**WRITTEN TASK:**
Write out the lines from the top of the material through the line with "return np.array(left + right[::-1])", exactly and with nothing added.

* START *

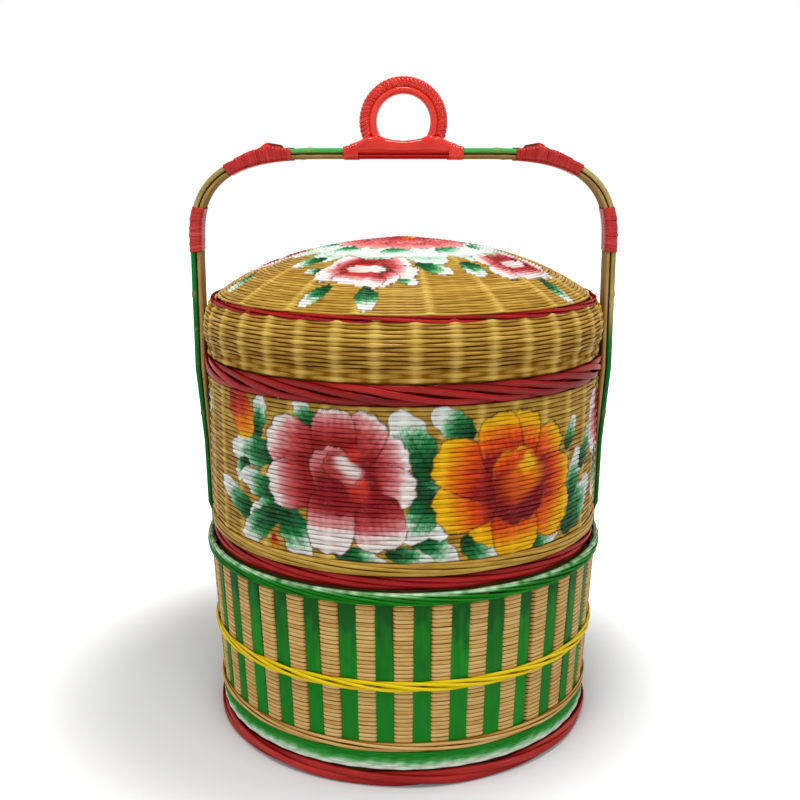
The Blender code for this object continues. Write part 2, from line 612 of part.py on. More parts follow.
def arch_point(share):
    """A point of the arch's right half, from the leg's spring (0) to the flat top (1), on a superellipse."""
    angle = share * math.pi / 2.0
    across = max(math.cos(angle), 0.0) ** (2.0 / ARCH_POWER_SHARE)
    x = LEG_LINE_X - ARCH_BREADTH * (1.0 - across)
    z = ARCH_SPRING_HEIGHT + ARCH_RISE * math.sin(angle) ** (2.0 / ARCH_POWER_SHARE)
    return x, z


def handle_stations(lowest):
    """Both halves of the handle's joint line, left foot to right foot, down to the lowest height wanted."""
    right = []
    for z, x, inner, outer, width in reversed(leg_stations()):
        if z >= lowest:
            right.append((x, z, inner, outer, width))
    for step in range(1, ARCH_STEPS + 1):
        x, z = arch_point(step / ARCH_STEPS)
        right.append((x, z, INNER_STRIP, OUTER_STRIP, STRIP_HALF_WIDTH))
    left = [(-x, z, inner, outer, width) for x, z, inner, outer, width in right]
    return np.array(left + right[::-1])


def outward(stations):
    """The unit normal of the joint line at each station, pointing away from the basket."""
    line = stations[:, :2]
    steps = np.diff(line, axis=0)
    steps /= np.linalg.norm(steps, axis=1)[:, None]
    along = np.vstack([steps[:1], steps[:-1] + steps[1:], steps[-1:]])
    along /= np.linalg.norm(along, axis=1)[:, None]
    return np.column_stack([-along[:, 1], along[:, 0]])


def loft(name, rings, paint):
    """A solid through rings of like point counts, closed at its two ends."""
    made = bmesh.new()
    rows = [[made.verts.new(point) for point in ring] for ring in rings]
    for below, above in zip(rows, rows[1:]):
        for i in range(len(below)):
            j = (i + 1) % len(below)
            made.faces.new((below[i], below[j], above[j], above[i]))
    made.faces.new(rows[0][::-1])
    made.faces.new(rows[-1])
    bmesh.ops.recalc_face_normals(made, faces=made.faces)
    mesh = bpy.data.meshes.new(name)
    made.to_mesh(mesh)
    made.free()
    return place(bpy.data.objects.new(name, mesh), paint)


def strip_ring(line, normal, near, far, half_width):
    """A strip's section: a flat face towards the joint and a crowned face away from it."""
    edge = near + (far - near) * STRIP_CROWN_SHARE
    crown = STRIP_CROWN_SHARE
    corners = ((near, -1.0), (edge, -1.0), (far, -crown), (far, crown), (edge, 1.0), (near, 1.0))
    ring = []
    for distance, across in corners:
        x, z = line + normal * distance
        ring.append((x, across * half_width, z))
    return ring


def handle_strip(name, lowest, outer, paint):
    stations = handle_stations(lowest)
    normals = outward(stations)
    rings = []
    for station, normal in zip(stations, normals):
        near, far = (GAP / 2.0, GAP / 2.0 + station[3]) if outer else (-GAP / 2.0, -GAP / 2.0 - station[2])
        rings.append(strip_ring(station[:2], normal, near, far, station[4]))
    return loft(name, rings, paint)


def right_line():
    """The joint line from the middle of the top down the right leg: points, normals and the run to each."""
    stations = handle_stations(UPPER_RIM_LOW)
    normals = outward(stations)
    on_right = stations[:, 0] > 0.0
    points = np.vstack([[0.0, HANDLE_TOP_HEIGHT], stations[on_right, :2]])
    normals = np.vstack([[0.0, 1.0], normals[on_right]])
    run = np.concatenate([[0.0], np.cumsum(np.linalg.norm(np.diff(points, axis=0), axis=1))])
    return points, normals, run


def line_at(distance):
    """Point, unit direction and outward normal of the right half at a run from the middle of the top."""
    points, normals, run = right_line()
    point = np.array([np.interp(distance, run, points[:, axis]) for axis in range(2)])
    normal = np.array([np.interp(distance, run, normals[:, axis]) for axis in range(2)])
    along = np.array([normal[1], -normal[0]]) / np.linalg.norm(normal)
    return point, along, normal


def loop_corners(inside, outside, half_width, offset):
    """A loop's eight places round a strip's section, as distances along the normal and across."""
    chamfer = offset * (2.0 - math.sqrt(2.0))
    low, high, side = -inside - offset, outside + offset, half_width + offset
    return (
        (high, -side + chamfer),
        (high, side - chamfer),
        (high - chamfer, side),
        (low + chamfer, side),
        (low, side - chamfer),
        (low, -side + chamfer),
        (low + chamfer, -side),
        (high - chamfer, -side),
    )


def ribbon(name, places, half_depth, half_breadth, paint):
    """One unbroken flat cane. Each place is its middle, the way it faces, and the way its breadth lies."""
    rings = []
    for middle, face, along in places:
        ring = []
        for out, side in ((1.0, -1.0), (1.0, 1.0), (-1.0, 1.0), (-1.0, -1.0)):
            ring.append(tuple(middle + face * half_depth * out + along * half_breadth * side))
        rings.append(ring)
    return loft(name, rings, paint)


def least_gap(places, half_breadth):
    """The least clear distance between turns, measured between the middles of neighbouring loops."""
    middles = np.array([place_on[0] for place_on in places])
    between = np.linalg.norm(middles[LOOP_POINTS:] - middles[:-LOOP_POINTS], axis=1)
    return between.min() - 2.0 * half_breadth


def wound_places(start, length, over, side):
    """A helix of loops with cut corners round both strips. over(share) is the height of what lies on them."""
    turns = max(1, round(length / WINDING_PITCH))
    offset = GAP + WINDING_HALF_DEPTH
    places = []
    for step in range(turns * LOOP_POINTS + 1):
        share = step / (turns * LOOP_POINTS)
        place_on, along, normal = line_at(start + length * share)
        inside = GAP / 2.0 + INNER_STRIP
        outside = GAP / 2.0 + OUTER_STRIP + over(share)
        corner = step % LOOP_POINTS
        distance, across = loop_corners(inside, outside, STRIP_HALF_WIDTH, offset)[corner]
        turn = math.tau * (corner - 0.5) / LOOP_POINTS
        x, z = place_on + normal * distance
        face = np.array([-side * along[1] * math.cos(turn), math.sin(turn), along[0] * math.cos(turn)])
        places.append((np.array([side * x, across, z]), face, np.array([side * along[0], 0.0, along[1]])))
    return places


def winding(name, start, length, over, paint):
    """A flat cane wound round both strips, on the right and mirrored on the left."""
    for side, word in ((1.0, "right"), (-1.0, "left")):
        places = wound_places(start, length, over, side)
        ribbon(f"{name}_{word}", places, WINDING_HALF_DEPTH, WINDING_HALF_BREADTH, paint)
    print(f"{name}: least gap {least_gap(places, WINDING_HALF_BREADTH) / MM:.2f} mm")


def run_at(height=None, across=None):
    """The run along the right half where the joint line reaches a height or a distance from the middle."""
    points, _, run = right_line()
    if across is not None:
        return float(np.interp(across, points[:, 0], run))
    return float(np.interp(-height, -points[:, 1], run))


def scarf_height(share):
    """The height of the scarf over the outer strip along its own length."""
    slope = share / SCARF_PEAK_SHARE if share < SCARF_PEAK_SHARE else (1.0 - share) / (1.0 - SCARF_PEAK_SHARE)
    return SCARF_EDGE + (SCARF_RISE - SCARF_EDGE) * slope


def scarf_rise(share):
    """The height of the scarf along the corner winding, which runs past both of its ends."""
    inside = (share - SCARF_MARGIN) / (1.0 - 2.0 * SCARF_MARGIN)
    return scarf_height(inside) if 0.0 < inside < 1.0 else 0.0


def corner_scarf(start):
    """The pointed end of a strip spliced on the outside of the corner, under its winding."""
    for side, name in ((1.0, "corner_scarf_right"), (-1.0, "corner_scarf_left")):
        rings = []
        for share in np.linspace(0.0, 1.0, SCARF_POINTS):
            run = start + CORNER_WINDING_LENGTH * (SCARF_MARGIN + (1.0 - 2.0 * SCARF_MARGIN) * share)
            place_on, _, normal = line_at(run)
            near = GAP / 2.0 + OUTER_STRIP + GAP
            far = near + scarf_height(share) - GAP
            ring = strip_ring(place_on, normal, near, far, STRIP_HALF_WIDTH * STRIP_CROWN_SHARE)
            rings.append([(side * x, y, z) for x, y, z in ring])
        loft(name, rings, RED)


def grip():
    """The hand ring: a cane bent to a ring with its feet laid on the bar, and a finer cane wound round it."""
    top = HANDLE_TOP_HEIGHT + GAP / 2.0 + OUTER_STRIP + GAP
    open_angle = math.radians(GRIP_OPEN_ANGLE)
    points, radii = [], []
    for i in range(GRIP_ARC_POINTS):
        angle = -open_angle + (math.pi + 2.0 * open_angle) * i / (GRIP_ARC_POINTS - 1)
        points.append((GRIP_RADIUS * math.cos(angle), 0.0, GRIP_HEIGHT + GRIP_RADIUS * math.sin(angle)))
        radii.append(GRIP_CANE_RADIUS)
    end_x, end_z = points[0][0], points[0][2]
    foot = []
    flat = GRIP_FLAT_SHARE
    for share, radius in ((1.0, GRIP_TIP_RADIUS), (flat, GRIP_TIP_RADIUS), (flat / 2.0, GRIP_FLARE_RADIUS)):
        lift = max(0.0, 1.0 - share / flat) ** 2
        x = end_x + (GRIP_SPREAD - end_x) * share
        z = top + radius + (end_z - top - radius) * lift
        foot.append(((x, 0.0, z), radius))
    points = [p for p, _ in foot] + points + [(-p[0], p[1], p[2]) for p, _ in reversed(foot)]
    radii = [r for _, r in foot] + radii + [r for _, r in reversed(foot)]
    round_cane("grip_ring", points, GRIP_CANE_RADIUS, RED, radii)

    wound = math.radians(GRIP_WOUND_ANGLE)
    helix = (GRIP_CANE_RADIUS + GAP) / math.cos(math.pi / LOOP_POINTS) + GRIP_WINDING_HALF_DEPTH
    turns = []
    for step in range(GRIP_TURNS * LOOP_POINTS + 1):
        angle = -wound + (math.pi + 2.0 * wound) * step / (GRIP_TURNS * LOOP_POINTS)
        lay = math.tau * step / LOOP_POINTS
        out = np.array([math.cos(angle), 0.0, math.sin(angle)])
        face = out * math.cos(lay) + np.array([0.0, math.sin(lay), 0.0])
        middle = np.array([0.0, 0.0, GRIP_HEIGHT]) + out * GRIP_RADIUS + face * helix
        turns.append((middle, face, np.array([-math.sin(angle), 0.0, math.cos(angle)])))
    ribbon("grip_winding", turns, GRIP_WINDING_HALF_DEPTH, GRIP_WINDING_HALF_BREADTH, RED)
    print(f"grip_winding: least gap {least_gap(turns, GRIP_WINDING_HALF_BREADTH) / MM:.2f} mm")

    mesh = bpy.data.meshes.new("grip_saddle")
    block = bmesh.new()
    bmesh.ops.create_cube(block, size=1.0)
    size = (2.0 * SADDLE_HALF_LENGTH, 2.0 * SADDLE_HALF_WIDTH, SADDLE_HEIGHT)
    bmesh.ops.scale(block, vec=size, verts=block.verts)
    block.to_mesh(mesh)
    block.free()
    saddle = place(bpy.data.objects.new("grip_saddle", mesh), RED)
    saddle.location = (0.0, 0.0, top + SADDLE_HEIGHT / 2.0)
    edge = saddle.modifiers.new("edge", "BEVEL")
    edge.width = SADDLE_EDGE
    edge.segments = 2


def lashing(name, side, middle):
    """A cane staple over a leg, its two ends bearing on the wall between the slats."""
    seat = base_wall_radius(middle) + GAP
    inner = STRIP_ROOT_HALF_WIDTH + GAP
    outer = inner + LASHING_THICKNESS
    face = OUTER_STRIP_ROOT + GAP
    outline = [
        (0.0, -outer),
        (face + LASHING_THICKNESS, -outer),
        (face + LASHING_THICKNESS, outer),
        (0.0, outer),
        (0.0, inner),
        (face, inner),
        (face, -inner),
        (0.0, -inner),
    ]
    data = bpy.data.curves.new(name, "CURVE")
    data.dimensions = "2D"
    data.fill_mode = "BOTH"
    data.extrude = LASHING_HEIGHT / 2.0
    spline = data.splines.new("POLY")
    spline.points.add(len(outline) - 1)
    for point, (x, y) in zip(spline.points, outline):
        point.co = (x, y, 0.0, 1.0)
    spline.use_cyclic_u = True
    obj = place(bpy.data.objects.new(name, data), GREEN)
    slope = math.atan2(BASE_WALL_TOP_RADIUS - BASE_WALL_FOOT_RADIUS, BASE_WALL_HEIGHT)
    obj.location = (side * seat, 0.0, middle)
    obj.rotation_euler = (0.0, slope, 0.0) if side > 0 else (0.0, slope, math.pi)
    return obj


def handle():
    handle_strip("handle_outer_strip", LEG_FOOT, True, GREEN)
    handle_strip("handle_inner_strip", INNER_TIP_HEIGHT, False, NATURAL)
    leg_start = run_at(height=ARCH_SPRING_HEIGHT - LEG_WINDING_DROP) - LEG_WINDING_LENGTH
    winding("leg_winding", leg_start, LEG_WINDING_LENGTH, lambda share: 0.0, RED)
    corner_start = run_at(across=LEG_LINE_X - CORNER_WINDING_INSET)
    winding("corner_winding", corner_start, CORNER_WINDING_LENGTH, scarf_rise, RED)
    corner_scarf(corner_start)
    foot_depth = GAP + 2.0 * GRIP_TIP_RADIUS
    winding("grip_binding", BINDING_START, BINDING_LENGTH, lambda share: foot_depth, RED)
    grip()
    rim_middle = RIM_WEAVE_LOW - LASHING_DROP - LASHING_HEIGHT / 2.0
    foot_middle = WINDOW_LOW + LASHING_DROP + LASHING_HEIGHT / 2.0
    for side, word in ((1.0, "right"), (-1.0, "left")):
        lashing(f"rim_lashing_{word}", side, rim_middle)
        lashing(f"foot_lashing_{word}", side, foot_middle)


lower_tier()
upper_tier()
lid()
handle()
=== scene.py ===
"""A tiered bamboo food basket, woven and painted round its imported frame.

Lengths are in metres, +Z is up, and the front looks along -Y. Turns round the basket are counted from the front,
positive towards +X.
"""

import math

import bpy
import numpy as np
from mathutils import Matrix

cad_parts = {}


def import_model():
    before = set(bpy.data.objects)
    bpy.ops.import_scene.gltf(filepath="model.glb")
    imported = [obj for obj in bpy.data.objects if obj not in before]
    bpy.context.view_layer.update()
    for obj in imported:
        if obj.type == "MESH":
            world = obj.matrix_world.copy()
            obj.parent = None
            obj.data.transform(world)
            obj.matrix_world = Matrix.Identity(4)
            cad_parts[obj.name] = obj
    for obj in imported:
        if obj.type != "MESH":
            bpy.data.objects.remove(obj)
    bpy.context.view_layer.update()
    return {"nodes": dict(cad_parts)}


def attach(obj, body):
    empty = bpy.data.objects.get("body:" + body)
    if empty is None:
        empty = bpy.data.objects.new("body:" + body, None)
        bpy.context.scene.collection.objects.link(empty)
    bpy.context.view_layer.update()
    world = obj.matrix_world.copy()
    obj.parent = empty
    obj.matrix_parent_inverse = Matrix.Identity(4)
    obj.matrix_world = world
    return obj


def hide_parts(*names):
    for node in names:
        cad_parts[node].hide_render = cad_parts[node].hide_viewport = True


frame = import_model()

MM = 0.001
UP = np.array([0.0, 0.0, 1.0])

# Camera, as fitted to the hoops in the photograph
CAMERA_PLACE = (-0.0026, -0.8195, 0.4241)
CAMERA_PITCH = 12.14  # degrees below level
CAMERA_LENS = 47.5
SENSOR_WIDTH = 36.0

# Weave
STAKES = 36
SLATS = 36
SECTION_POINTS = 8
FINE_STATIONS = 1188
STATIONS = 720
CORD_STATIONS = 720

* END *

**RESPONSE TO THE EXERCISE:**
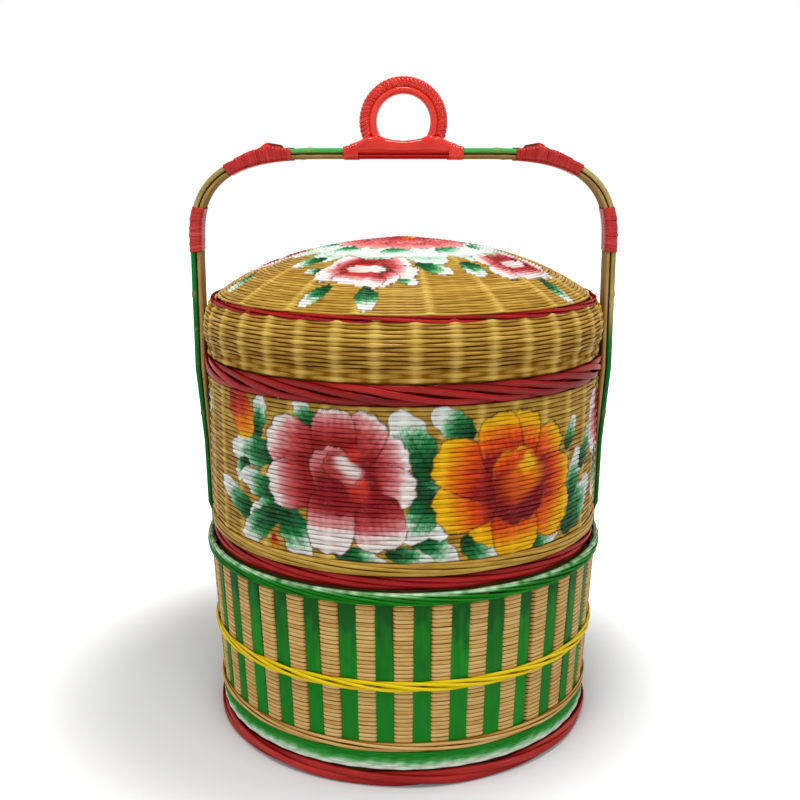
The Blender code for this object continues. Write part 2, from line 612 of part.py on. More parts follow.
def arch_point(share):
    """A point of the arch's right half, from the leg's spring (0) to the flat top (1), on a superellipse."""
    angle = share * math.pi / 2.0
    across = max(math.cos(angle), 0.0) ** (2.0 / ARCH_POWER_SHARE)
    x = LEG_LINE_X - ARCH_BREADTH * (1.0 - across)
    z = ARCH_SPRING_HEIGHT + ARCH_RISE * math.sin(angle) ** (2.0 / ARCH_POWER_SHARE)
    return x, z


def handle_stations(lowest):
    """Both halves of the handle's joint line, left foot to right foot, down to the lowest height wanted."""
    right = []
    for z, x, inner, outer, width in reversed(leg_stations()):
        if z >= lowest:
            right.append((x, z, inner, outer, width))
    for step in range(1, ARCH_STEPS + 1):
        x, z = arch_point(step / ARCH_STEPS)
        right.append((x, z, INNER_STRIP, OUTER_STRIP, STRIP_HALF_WIDTH))
    left = [(-x, z, inner, outer, width) for x, z, inner, outer, width in right]
    return np.array(left + right[::-1])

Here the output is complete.